▸ DATA EXCERPTS:
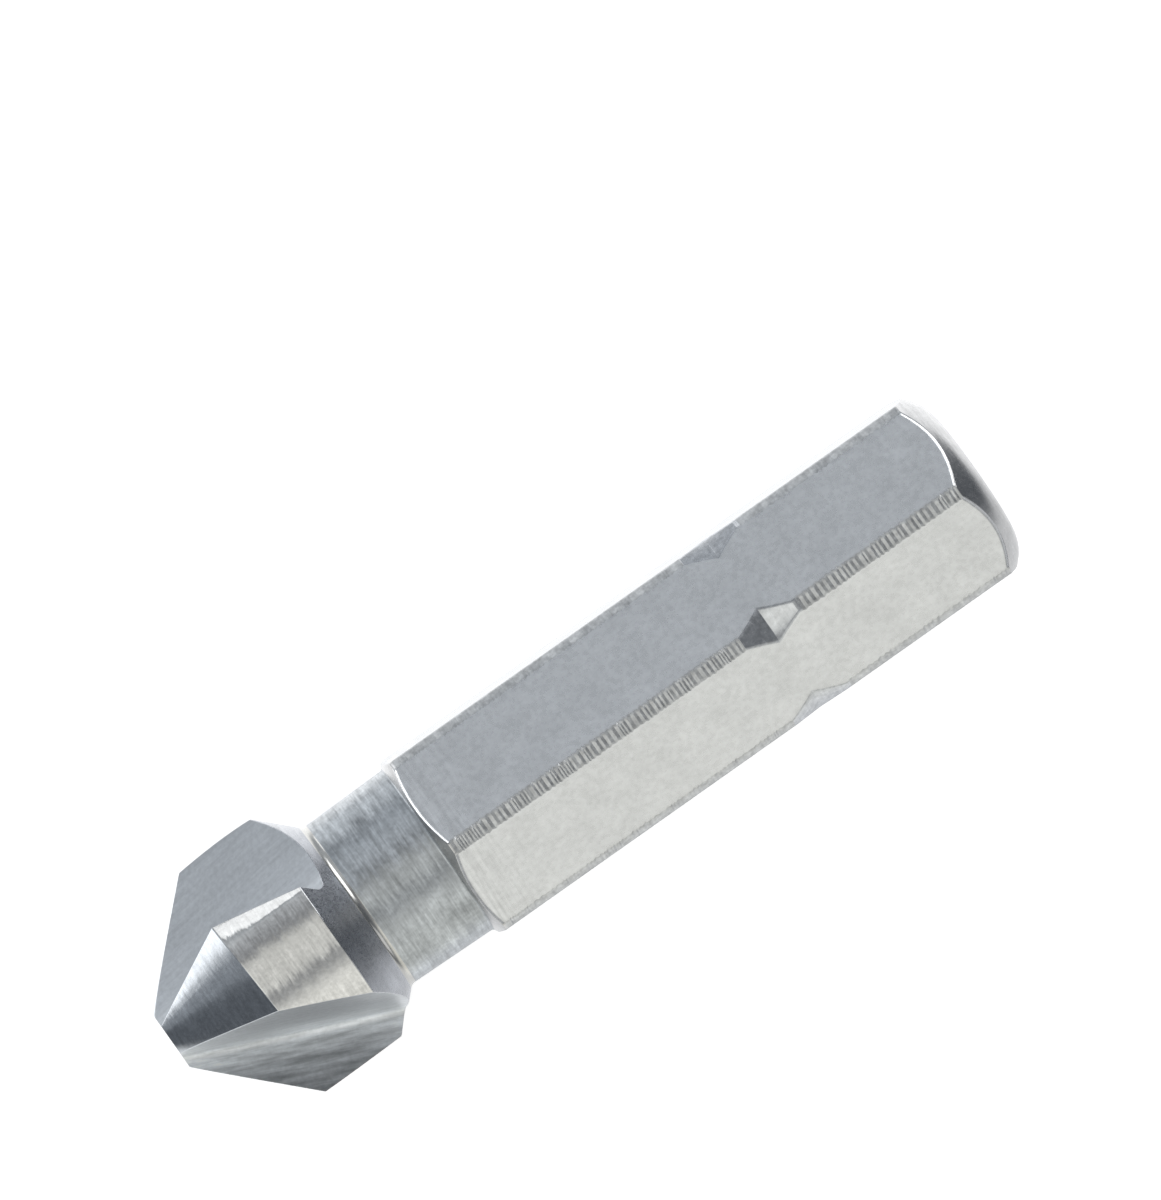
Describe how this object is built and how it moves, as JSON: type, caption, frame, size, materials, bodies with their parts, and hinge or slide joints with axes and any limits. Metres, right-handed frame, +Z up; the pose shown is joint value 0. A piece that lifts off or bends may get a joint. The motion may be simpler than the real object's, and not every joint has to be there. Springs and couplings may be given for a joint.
{
  "type": "countersink bit",
  "caption": "Solid steel countersinking bit: a short fluted cutting cone with relieved edges on a necked, hexagonal quick-change shank, for chamfering and deburring drilled holes.",
  "frame": {"origin": "centre of the shank's flat end face, on the tool's axis", "axes": "+X along the tool's axis from the shank's end to the cutting tip, +Z up through a corner of the hexagon; the tool lies level, as it rests on a bench"},
  "size_m": [0.0306, 0.0082, 0.0078],
  "materials": {
    "tool_steel": "bright ground steel with fine grinding and turning marks"
  },
  "bodies": {
    "root": {"countersink_bit": "tool_steel"}
  },
  "joints": []
}
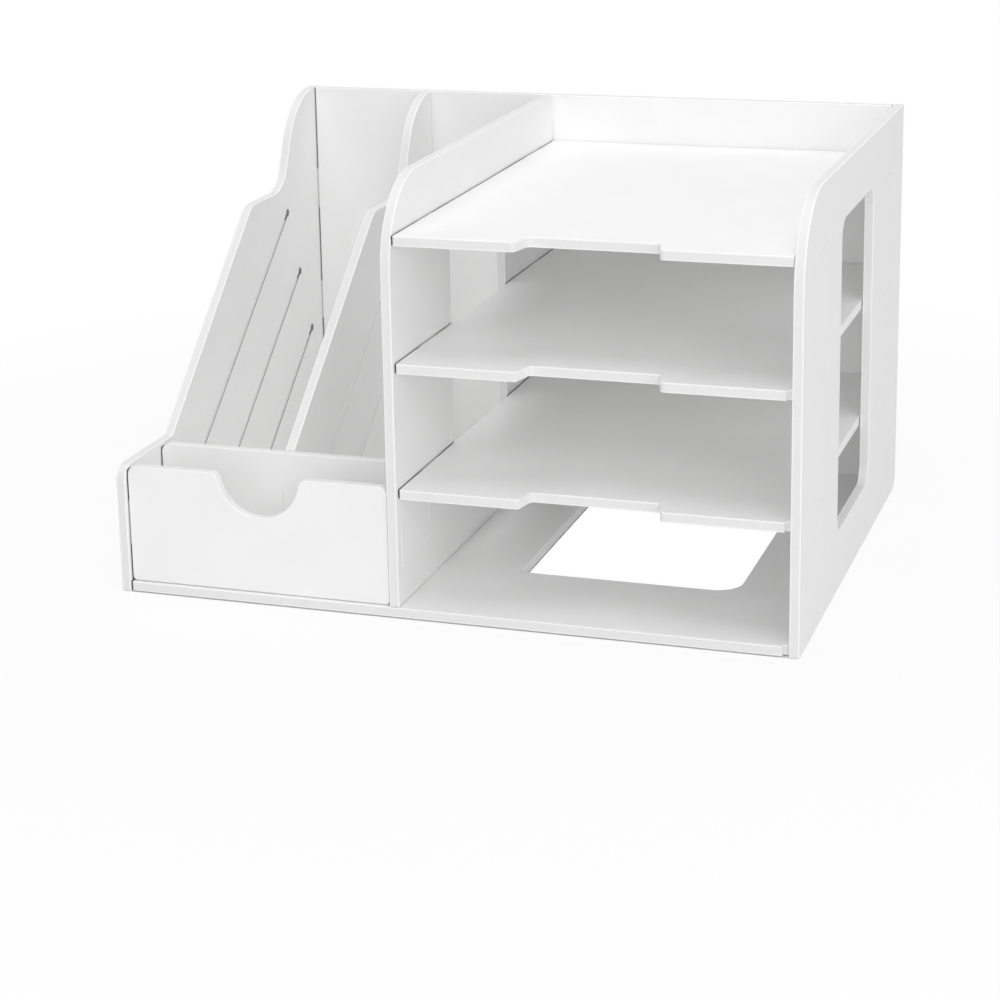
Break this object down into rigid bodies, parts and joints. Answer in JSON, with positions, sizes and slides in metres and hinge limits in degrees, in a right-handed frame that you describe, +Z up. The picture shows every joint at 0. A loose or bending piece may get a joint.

▸ EXERCISE BRIEF:
Can you reproduce all the material exactly?

▸ IN RESPONSE:
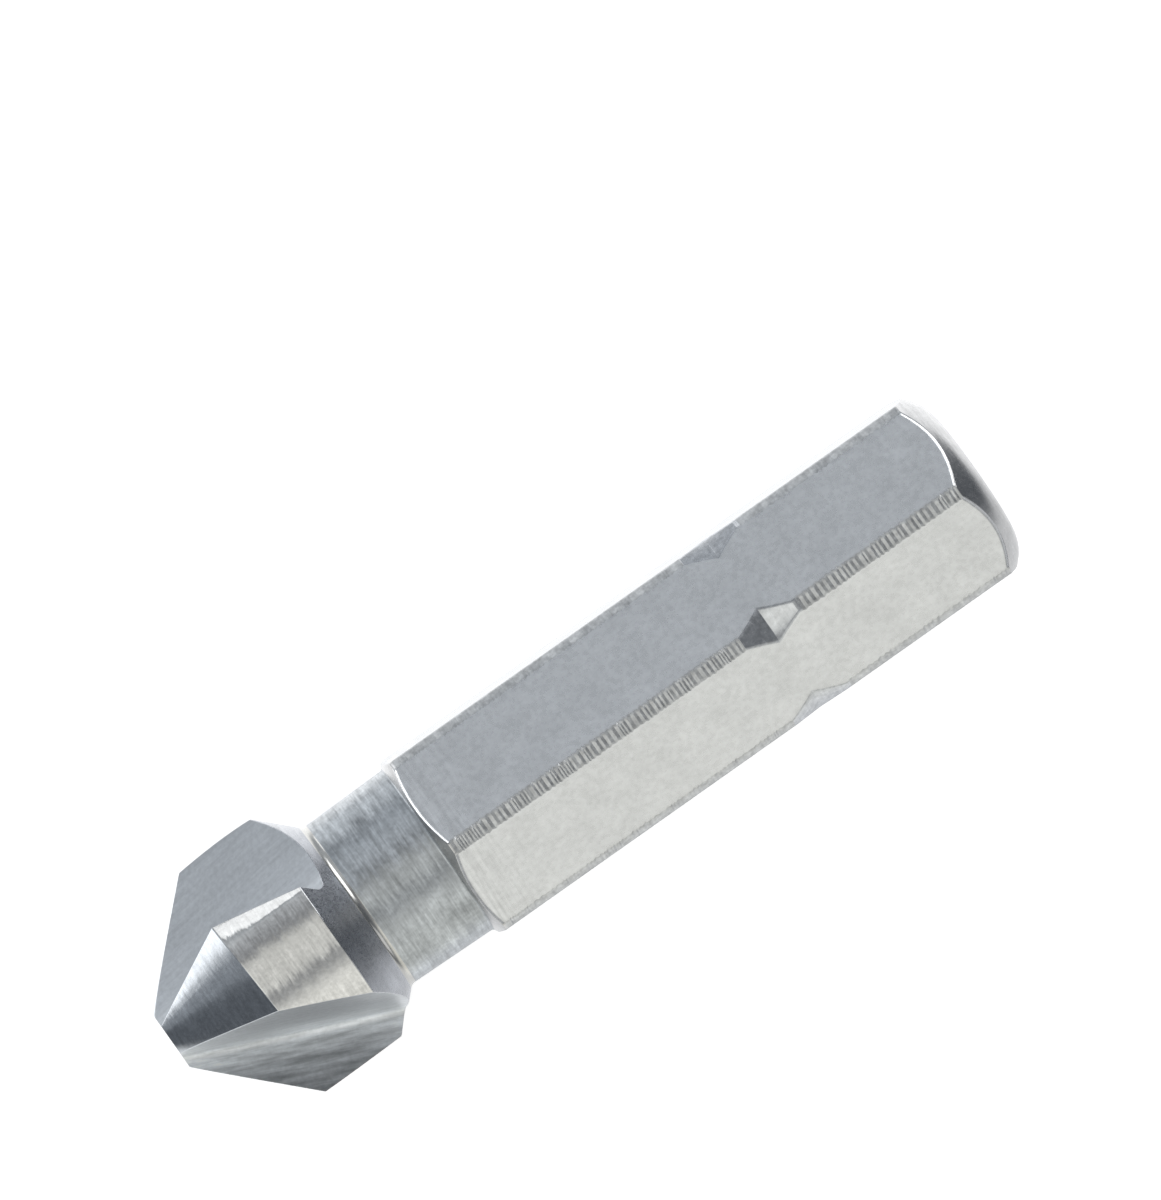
Describe how this object is built and how it moves, as JSON: type, caption, frame, size, materials, bodies with their parts, and hinge or slide joints with axes and any limits. Metres, right-handed frame, +Z up; the pose shown is joint value 0. A piece that lifts off or bends may get a joint. The motion may be simpler than the real object's, and not every joint has to be there. Springs and couplings may be given for a joint.
{
  "type": "countersink bit",
  "caption": "Solid steel countersinking bit: a short fluted cutting cone with relieved edges on a necked, hexagonal quick-change shank, for chamfering and deburring drilled holes.",
  "frame": {"origin": "centre of the shank's flat end face, on the tool's axis", "axes": "+X along the tool's axis from the shank's end to the cutting tip, +Z up through a corner of the hexagon; the tool lies level, as it rests on a bench"},
  "size_m": [0.0306, 0.0082, 0.0078],
  "materials": {
    "tool_steel": "bright ground steel with fine grinding and turning marks"
  },
  "bodies": {
    "root": {"countersink_bit": "tool_steel"}
  },
  "joints": []
}
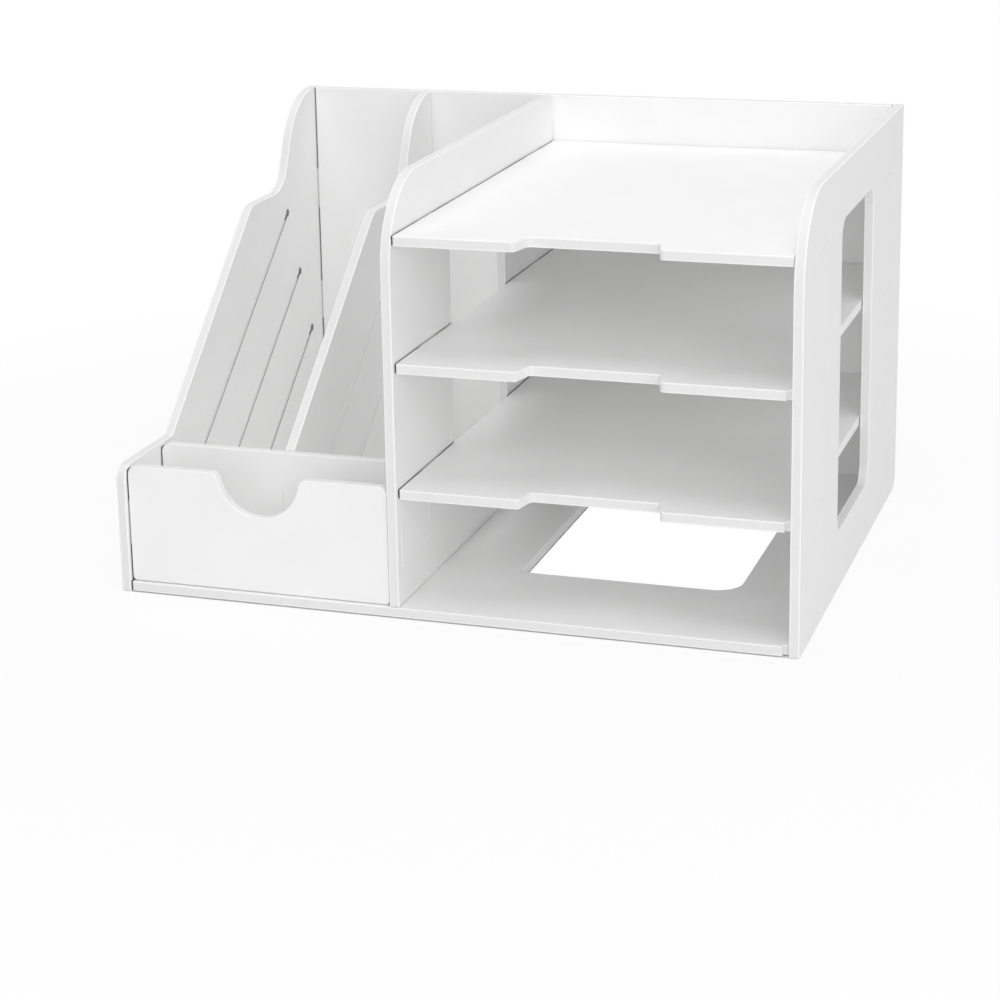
Break this object down into rigid bodies, parts and joints. Answer in JSON, with positions, sizes and slides in metres and hinge limits in degrees, in a right-handed frame that you describe, +Z up. The picture shows every joint at 0. A loose or bending piece may get a joint.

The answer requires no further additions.